The Buccaneers spent fewer than two of the game's 60 minutes on Sunday as the underdog on the Win Probability Chart.

The Bucs got the chart to swing in their favor just a few plays in when a holding call put the Broncos in a second-and-16 at their own 19-yard line. The next play was snapped with 13:57 left in the first quarter and it produced a nine-yard completion to wide receiver K.J. Hamler. Thus, at the next snap, with 13:16 left, the Bucs were underdogs for the first time, with an expected win probability of 46%. That's the lowest it ever got for Tampa Bay on Sunday and three plays later, after Carlton Davis stopped Hamler for a loss of two on an end-around, the chart was back in the Bucs' favor by a 52% margin.

By the second quarter, after the Bucs got a third-down stop at their own 38, their win probability had already climbed to 79% thanks to their 10-0 lead. It would then dip just a bit when Brandon McManus nailed a 56-yard field goal, but it surged back to 86% when Mike Evans caught his first touchdown pass five minutes later.
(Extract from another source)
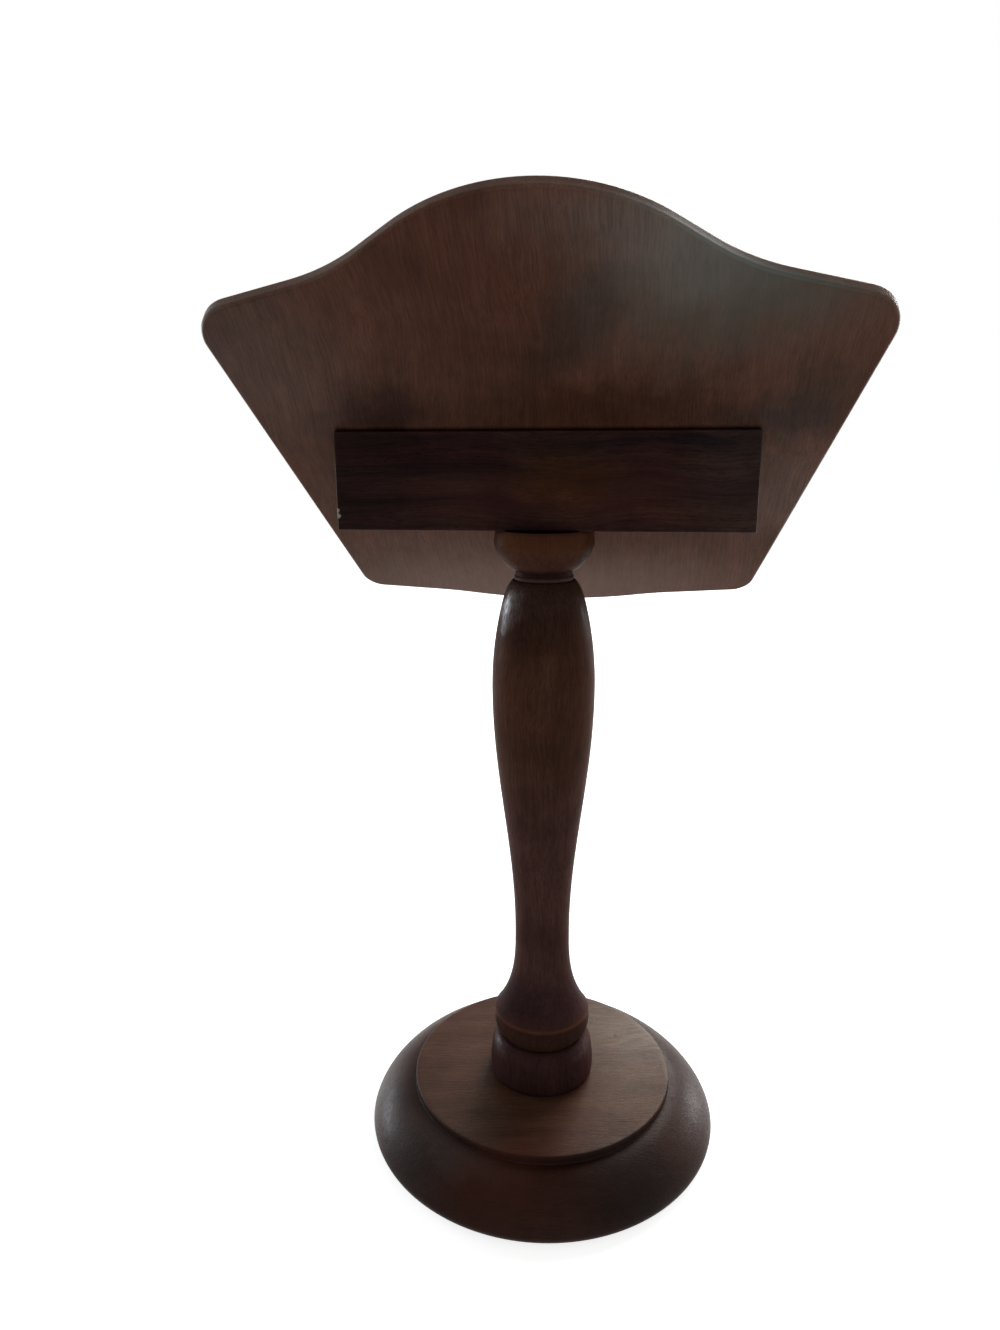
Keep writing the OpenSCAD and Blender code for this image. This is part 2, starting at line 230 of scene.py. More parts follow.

From that point on, it never dipped below that 86% mark again and was all the way up to 95% with two minutes left in the first half.

Working the Intermediate Level

While Tom Brady hit three deep passes of 30 or more yards – to Scotty Miller, O.J. Howard and Chris Godwin – he spent much of the game throwing the ball from sideline to sideline in the intermediate range.

Of his 38 passes on the day, 23 were thrown to spots between the line of scrimmage and 10 yards deep, and 19 of them were completed. Next Gen splits each level of the field into three areas – left, middle and right – and Brady worked them all extensively. He was seven of nine to passes to the left in the 0-10 yard range, six of seven over the middle and six of seven to the right. Those completions accounted for 146 yards and all three touchdowns.

Next Gen splits the field into four areas vertically (behind the line of scrimmage, 0-10, 11-20 and 21+), which creates a total of 12 regions. Brady was above average in terms of passer rating compared to all quarterbacks this season in three regions: 0-10 to the left, 0-10 to the right and 21+ to the right. He was rated as average on all four of the middle zones.